'All things come to an end': A last meeting with Samuel Beckett
Award winning writer Mark Axelrod recalls a poignant final lunch with Beckett
“How’s the writing going?” I asked. A legitimate question of one writer to another regardless of the legitimate disparity in our talents.
Not well, he said, as he fiddled with his cigars.
“Writer’s block,” I said as a jest to me, to him, but he answered that it had never lasted so long.
Then he looked at me with a smile that masqueraded nothing. A realization that the Muse was finally eluding him and he said, all things come to an end. And I realized that anything I said or did after that comment would never alter the fabric of that day, nor my life, nor his, nor any other life that had been or is or will be touched by his prose, by the supple salience of his prose which breathes across the page.

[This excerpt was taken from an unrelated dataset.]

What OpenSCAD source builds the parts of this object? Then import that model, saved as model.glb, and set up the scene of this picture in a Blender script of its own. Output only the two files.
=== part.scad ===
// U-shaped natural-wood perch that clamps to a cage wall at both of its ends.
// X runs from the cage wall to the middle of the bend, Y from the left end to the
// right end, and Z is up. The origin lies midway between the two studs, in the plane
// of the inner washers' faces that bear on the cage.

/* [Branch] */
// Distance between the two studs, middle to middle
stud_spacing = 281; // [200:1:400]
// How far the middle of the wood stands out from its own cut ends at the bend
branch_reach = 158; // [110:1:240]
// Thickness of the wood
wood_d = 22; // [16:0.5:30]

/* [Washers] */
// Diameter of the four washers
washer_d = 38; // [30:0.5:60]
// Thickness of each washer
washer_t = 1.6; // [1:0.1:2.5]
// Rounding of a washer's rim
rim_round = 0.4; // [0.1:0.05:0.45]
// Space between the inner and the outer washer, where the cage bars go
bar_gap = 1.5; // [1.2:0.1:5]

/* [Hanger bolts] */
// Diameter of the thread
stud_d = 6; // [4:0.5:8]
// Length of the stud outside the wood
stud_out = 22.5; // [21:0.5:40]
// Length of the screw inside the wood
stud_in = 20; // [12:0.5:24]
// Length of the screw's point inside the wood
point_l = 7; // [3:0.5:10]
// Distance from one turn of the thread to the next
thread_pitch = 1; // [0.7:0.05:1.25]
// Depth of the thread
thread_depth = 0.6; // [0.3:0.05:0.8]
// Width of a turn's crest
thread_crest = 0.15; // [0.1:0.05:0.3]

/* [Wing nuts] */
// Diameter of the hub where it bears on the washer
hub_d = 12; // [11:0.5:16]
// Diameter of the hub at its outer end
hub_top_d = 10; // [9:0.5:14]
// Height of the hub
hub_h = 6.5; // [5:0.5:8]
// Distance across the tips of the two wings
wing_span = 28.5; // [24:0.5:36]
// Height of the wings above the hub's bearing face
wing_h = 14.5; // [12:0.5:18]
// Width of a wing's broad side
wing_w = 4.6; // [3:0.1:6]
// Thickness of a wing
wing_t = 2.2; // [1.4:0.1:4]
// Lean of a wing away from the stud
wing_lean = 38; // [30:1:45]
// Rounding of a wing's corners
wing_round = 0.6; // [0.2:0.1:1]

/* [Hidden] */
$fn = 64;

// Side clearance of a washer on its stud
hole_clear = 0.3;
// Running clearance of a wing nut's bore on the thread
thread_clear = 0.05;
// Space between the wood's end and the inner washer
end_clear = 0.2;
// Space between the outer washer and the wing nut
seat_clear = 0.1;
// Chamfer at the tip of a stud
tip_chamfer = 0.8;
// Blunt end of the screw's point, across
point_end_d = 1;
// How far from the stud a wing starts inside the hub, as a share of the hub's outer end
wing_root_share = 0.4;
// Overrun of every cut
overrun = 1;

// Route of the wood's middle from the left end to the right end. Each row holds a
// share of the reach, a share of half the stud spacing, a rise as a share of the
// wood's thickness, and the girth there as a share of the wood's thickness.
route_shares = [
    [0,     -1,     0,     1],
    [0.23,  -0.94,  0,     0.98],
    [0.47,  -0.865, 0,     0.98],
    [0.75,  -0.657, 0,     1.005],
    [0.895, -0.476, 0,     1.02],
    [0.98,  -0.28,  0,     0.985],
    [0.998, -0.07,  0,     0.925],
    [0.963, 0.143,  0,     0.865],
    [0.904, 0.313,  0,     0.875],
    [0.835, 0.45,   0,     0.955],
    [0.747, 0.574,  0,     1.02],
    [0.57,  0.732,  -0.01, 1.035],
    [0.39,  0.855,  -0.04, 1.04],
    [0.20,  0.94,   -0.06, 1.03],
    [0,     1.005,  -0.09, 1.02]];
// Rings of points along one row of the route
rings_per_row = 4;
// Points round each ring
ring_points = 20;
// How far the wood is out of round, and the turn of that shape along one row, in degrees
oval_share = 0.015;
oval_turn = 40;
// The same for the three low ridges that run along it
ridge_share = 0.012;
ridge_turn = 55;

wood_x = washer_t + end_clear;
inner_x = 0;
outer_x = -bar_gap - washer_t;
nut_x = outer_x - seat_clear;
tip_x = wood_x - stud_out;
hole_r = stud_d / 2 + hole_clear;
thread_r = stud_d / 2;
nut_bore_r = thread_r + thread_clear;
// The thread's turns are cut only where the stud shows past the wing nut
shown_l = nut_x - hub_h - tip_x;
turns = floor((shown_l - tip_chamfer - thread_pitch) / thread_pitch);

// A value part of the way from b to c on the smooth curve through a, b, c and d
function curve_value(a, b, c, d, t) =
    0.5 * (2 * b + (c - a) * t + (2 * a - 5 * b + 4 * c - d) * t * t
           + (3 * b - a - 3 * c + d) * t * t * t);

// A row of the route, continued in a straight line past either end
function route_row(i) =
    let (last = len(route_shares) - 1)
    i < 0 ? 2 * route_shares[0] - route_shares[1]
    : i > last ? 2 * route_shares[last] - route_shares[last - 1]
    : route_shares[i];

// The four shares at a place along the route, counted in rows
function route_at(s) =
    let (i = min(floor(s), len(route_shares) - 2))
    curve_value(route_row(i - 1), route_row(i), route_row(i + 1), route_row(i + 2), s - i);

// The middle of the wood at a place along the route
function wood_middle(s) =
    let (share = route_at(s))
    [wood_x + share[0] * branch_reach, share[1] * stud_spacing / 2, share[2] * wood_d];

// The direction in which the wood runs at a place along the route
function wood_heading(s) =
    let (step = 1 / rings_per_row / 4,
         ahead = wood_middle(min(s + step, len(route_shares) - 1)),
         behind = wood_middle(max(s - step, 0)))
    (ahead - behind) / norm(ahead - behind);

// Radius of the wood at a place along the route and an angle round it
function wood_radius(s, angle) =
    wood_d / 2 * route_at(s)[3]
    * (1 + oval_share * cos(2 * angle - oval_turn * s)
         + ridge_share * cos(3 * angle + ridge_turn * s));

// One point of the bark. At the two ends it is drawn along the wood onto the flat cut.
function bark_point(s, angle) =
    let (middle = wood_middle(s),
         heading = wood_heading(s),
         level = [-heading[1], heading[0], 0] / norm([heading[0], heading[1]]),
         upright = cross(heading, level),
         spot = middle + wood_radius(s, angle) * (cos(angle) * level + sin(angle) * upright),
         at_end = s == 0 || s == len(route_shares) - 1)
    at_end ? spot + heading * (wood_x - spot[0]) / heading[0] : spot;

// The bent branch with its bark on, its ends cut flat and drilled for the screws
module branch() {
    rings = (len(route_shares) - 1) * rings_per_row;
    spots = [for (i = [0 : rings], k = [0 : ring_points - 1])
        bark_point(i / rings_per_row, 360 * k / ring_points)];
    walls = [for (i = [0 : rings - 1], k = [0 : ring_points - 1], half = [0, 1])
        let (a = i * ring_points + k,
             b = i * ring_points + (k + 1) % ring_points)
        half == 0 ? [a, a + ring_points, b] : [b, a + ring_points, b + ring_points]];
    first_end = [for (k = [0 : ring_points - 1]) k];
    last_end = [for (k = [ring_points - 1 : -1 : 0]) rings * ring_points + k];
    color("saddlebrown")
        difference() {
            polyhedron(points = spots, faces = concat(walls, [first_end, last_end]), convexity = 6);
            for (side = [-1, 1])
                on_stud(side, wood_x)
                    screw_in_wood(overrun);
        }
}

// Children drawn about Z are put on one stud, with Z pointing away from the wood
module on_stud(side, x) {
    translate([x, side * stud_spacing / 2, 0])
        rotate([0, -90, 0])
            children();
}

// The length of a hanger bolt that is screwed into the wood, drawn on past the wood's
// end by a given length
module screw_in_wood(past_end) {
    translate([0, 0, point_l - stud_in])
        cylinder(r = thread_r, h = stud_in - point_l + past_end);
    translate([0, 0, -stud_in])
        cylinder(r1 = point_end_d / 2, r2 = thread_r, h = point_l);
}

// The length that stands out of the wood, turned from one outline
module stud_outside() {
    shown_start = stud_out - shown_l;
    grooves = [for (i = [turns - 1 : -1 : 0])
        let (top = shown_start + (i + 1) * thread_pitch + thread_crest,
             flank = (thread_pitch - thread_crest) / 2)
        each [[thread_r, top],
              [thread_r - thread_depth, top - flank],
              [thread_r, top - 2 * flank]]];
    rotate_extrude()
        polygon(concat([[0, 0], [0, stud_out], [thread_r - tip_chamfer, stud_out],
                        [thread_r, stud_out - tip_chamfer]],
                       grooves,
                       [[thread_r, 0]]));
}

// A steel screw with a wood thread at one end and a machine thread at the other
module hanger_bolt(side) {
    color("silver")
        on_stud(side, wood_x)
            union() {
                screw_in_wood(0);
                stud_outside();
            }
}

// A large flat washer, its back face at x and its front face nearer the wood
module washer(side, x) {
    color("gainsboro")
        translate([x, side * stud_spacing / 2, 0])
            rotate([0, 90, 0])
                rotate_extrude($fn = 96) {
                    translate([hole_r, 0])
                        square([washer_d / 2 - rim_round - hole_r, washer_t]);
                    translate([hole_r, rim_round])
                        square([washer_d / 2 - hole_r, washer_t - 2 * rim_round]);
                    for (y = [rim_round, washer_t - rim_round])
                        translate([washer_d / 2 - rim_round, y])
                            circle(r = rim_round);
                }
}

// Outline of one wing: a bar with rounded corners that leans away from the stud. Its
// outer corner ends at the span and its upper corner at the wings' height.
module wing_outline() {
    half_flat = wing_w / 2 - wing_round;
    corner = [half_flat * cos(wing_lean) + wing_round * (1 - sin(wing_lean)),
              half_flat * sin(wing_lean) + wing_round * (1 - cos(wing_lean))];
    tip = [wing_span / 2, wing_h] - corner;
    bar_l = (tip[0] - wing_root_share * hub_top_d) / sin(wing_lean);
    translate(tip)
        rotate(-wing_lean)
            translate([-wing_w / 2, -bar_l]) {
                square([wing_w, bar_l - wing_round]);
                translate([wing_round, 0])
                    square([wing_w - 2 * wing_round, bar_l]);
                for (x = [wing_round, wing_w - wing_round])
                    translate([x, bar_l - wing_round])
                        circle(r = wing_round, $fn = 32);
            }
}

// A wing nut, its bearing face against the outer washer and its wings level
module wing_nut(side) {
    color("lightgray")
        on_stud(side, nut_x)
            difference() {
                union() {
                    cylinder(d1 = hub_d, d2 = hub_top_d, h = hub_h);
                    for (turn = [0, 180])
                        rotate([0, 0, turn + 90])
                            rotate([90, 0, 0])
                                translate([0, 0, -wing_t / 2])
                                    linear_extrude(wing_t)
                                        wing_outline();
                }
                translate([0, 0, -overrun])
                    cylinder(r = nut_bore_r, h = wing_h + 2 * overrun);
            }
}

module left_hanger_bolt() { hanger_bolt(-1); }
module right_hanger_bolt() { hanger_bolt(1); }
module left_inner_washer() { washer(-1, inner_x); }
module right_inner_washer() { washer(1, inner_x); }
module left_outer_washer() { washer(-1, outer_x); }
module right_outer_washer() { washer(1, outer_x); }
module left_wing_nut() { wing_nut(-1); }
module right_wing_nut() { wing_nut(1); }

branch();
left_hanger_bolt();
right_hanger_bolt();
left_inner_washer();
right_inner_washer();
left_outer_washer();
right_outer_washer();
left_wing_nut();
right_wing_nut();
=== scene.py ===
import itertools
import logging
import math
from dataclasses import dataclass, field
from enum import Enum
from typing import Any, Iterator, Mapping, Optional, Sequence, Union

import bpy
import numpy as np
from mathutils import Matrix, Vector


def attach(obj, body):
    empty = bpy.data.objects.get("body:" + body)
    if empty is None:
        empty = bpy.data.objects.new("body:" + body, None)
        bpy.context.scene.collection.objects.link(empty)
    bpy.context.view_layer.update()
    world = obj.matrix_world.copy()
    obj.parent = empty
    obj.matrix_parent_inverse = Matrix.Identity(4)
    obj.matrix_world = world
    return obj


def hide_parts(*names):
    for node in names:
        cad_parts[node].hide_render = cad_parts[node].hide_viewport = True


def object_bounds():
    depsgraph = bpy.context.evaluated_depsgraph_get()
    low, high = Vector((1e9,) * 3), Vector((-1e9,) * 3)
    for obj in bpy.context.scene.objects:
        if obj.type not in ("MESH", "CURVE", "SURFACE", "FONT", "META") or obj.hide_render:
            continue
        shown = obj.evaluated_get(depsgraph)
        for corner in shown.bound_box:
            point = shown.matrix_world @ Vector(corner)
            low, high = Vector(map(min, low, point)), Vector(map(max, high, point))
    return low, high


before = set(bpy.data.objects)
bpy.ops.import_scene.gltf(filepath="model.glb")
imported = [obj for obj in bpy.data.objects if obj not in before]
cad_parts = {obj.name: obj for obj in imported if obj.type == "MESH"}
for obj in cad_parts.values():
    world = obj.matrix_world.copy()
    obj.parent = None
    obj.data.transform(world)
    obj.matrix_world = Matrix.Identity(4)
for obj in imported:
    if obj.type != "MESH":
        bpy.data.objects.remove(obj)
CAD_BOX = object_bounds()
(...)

I had often thought of myself as fairly facile in conversation. Able to pick up and move in any direction. But I suddenly found myself unable to think of anything to say that would liquidate the vacuum of the moment. Fortunately, the coffees came. A caffeinated respite.

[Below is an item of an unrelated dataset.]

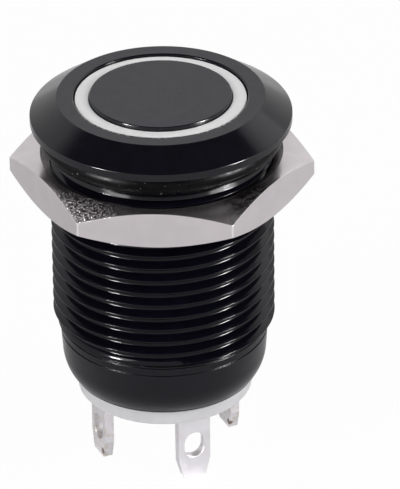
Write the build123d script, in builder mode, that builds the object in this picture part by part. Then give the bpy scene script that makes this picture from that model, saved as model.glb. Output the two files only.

I remembered reading, that morning, on the Metro, an article in the now defunct Paris magazine, Passion, titled “Les l00 Poids Lourds Des Lettres” with a picture of a certain Regine Deforges, a writer unknown to me, on the cover. The blurb beneath the title read ““Un hit-parade des l00 personnes-editeurs, écrivains, et...poètes-qui constituent le Tout-Paris des lettres.”
The article certainly piqued my interest since I wondered in what category they had ensconced Beckett since such natives as Michel Butor and Maurice Blanchot and Claude Simon and Nathalie Sarraute were included as were exiles such as Milan Kundera.

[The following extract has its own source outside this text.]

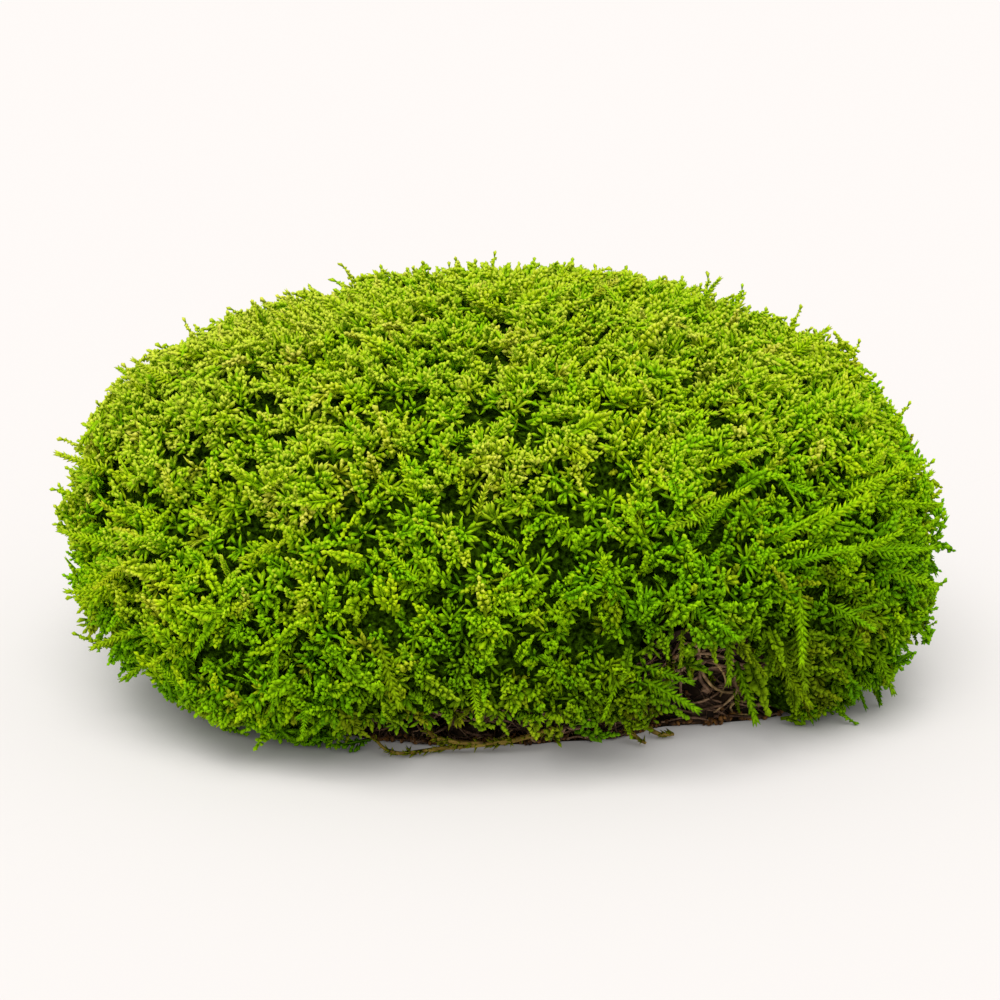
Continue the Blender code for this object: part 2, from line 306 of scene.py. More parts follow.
def model_leafy_stem(name, length, rings, stem, leaf_out, leaf_forward, taper, twist, tip):
    """Extrudes a three-sided stem ring by ring, closes it in a bud, then pokes its side faces into leaves.

    The lowest ring stays bare, and the leaves of the last ring close in over the bud."""
    deselect_all()
    bpy.ops.mesh.primitive_circle_add(vertices=3, radius=stem * MM, fill_type="NGON")
    obj = bpy.context.object
    obj.name = name
    bpy.ops.object.mode_set(mode="EDIT")
    step = length / rings
    for ring in range(1, rings + 1):
        bpy.ops.mesh.extrude_region_move(TRANSFORM_OT_translate={"value": (0, 0, step * MM)})
        centre = (0, 0, ring * step * MM)
        bpy.ops.transform.rotate(value=math.radians(twist), orient_axis="Z", center_override=centre)
        bpy.ops.transform.resize(value=(taper, taper, 1), center_override=centre)
    bpy.ops.mesh.extrude_region_move(TRANSFORM_OT_translate={"value": (0, 0, tip * step * MM)})
    bpy.ops.mesh.merge(type="CENTER")
    bpy.ops.mesh.select_all(action="SELECT")
    bpy.ops.mesh.normals_make_consistent(inside=False)
    bpy.ops.mesh.select_all(action="DESELECT")
    bpy.ops.mesh.select_mode(type="FACE")
    bpy.ops.object.mode_set(mode="OBJECT")
    for face in obj.data.polygons:
        face.select = len(face.vertices) == 4 and face.center.z > step * MM
    before = len(obj.data.vertices)
    bpy.ops.object.mode_set(mode="EDIT")
    bpy.ops.mesh.poke(offset=leaf_out * MM)
    bpy.ops.mesh.select_mode(type="VERT")
    bpy.ops.mesh.select_all(action="DESELECT")
    bpy.ops.object.mode_set(mode="OBJECT")
    for vertex in obj.data.vertices:
        vertex.select = vertex.index >= before
    bpy.ops.object.mode_set(mode="EDIT")
    bpy.ops.transform.translate(value=(0, 0, leaf_forward * MM))
    bpy.ops.mesh.select_all(action="DESELECT")
    bpy.ops.object.mode_set(mode="OBJECT")
    for vertex in obj.data.vertices:
        last_ring = vertex.co.z > ((rings - 1) * step + leaf_forward) * MM
        vertex.select = vertex.index >= before and last_ring
    bpy.ops.object.mode_set(mode="EDIT")
    bpy.ops.transform.resize(value=(CLOSED_SHARE, CLOSED_SHARE, 1), center_override=(0, 0, 0))
    bpy.ops.mesh.select_all(action="SELECT")
    bpy.ops.mesh.quads_convert_to_tris()
    bpy.ops.mesh.normals_make_consistent(inside=False)
    bpy.ops.object.mode_set(mode="OBJECT")
    return obj


def arrays_of(obj):
    """A modelled piece as two arrays, its points and its triangles, with the object removed."""
    obj.data.calc_loop_triangles()
    triangles = np.array([t.vertices[:] for t in obj.data.loop_triangles])
    points = points_of(obj)
    bpy.data.objects.remove(obj)
    return points, triangles


def model_set(name, length, rings, taper, tip, rows):
    """A few leafy stems of one kind, each row giving stem, leaf out, leaf forward and twist."""
    forms = []
    for number, (stem, out, onward, twist) in enumerate(rows):
        obj = model_leafy_stem(f"{name}_{number}", length, rings, stem, out, onward, taper, twist, tip)
        forms.append(arrays_of(obj))
        print(name, number, "has", len(forms[-1][1]), "triangles")
    return forms


knobs = (model_set("knob", 2.3, 3, 0.92, 0.66, ((0.25, 0.24, 0.30, 44),))
         + model_set("short_knob", 1.7, 2, 0.90, 0.80, ((0.24, 0.24, 0.38, 50), (0.22, 0.27, 0.34, 38),
                                                        (0.27, 0.21, 0.32, 60))))

# %% [markdown]
# ## Barbs: plain branchlets
#
# Between the knobby branchlets are slender smooth ones, thickest near their blunt tip. A cone of three sides
# that stands on its point has that form already. Only its flat lid is wrong, so the lid is poked up.

# %% Barbs
BARB_LENGTH = 1.2
BARB_WIDTHS = (0.31, 0.36, 0.41)
BLUNT_SHARE = 0.24  # length of a barb's blunt end, as a share of the barb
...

But though I looked and looked and looked again, Beckett was missing. Some poseurs were there, yes; some Beckett, was not.
And so I said to him, ‘You’ve been living in Paris for all these many years and yet they haven’t included you among their ‘dinosaures des lettres Francaises.’ You live in France, you speak and write in French, yet they didn’t include you. Why do you think they did that?”
At first he looked puzzled by the exclusion, but then, with another smile, merely said, it’s okay, I forgive them. Maybe it was because he still thought of himself as Irish even after living 50 years in France or maybe it was because the redacteur en chef hadn’t edited the copy or perhaps the staff had thought him dead. At any rate, I didn’t forgive them.
“But when were you last in Ireland?” I asked.
‘68, he said, for a funeral. And then in a transition that wouldn’t have been a stain upon his craft, he said his mother was dead, and his brother was dead, and Blin was dead and so was Jack Yeats.
And one could see the furrowed frown in his forehead as he held his hand to his head, thinking, perhaps repeating thoughts, or losing them, within the confines of time, time in the Vaucluse, Rousillon, with his wife, with others, time with Watt. The furrowed frown.